Here's the story from Canada's Winnipeg Sun:

The Manitoba government is set to introduce legislation tomorrow that would make it illegal to pass a working tow truck on a highway without changing lanes or slowing down.

Transportation Minister Steve Ashton will introduce an amendment to the Highway Traffic Act tomorrow that will include tow trucks and other designated service vehicles in the legislation that already includes police cars, fire trucks and ambulances.

The move is in response to a "Move Over Manitoba" campaign initiated by CAA Manitoba earlier this year.

"We're really happy. Tow truck drivers are our most important assets and their safety is our top priority," said Samantha Charran, a spokeswoman for CAA Manitoba. "We're really pleased the government is moving forward with this important piece of legislation."

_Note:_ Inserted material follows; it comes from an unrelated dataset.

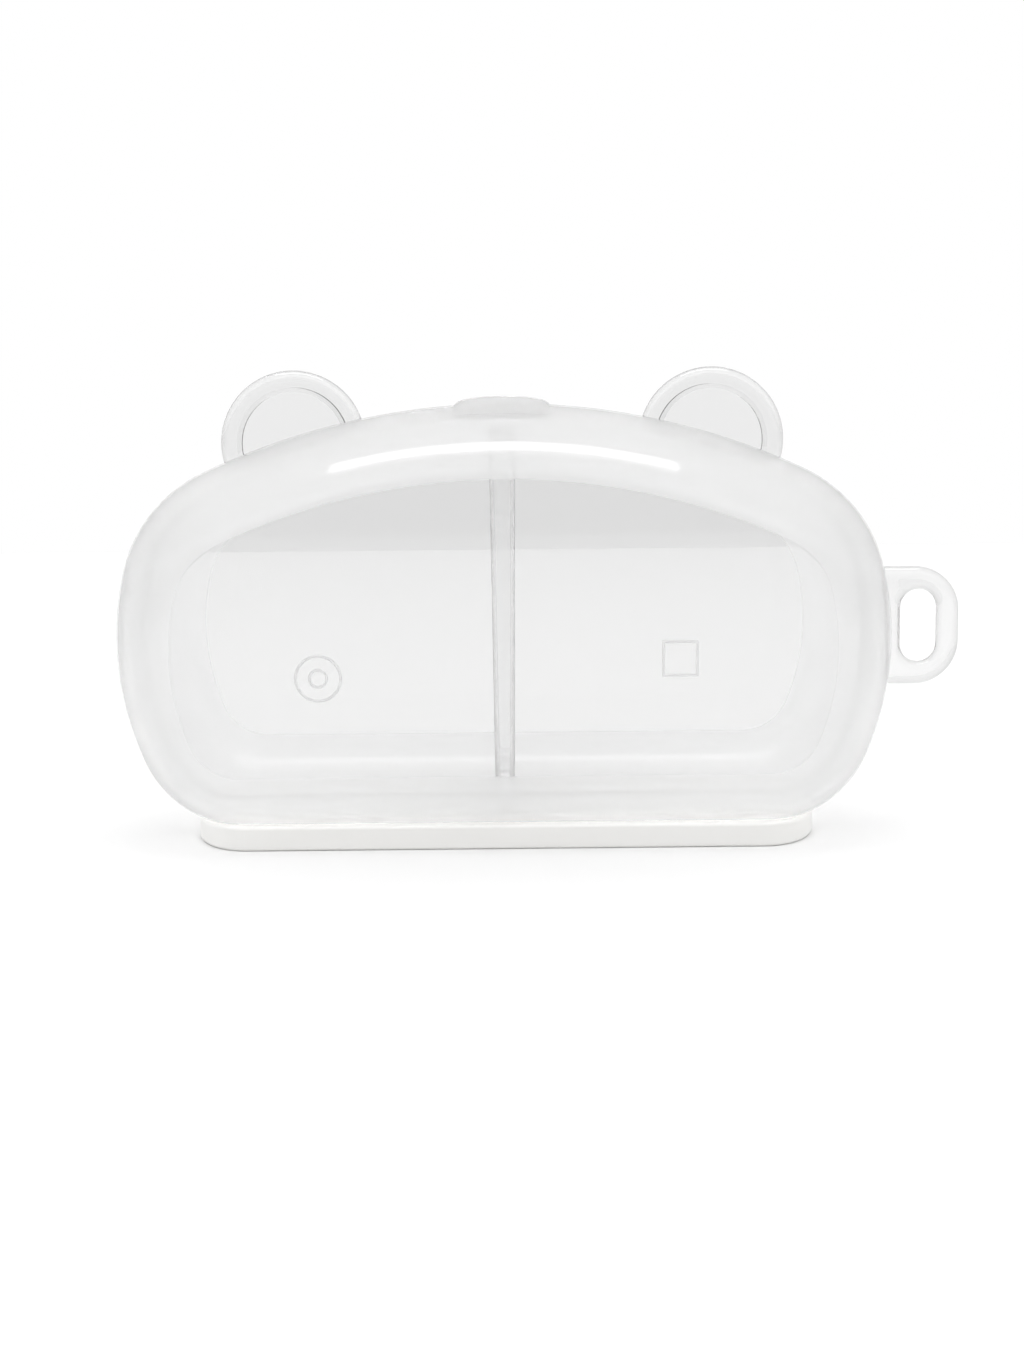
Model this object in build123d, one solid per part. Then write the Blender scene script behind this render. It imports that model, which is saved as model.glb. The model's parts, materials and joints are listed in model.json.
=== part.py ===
"""A clear bear-shaped clamshell case with two compartments, a carrying loop and a white hinged foot.

The rear shell stands still. The front cover swings forward and down on a pin that runs along the middle
of the foot. Origin: middle of the foot's underside. +Z is up and the front cover faces -Y. Millimetres.
"""

from build123d import *
from math import cos, radians, sin, sqrt
import os

# Outline of the shells in the parting plane: radius and turn of each arc, from the middle of the
# top round to the flat bottom.
TOP_RADIUS = 115.0
TOP_TURN = 24.9
SHOULDER_RADIUS = 23.1
SHOULDER_TURN = 51.0
SIDE_RADIUS = 48.1
SIDE_TURN = 37.1
CORNER_RADIUS = 19.0
SHELL_TOP = 69.6

# Section of the shells
CASE_DEPTH = 44.0
RIM_INSET = 11.1
WALL = 1.8
BOTTOM_LEVEL = 3.0
PARTING_GAP = 0.1
LIP_HEIGHT = 1.5
LIP_WALL = 0.8
LIP_CLEARANCE = 0.12

# Divider between the compartments
DIVIDER_TOP_WIDTH = 4.1
DIVIDER_BOTTOM_WIDTH = 2.9
DIVIDER_GROOVE = 0.6
DIVIDER_SIDE_CLEARANCE = 0.05
DIVIDER_GAP = 0.4
DIVIDER_FLOOR_GAP = 0.1
DIVIDER_LIP_GAP = 0.15

# Ears
EAR_RADIUS = 11.7
EAR_SPACING = 67.4
EAR_CENTRE_HEIGHT = 63.4
EAR_THICKNESS = 3.0
EAR_RIM = 2.7
EAR_RECESS = 0.8
EAR_EDGE_ROUND = 1.1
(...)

"When people's lives are on the line every day you can't do it fast enough," Charran said.

Under the current Highway Traffic Act, drivers can be fined up to $278 if they fail to safely pass an emergency vehicle stopped at the side of the road. On a multi-lane highway, that means changing lanes when possible, or if not, slowing down significantly while passing the emergency vehicle.

Drivers on single-lane highways are expected to stop behind the emergency vehicle and pass slowly once it is safe to do so.

Charran said about 100 drivers are ticketed in Manitoba every year for failing to safely pass emergency vehicles, a category that will now include tow trucks and other service vehicles as a result of the new law.

Several other provinces and states already have such laws in place, often as a result of a lobbying campaign that began as a result of a tragedy.

Charran said CAA began the Manitoba campaign in order to prevent tragedy from happening here.

"It was a public awareness campaign to let people know about the dangers faced by tow truck drivers," she said.

The campaign, which also involved all the towing companies in the province, as well as their families and customers, saw more than 1,000 people send electronic and printed postcards to former transportation minister Ron Lemieux this fall.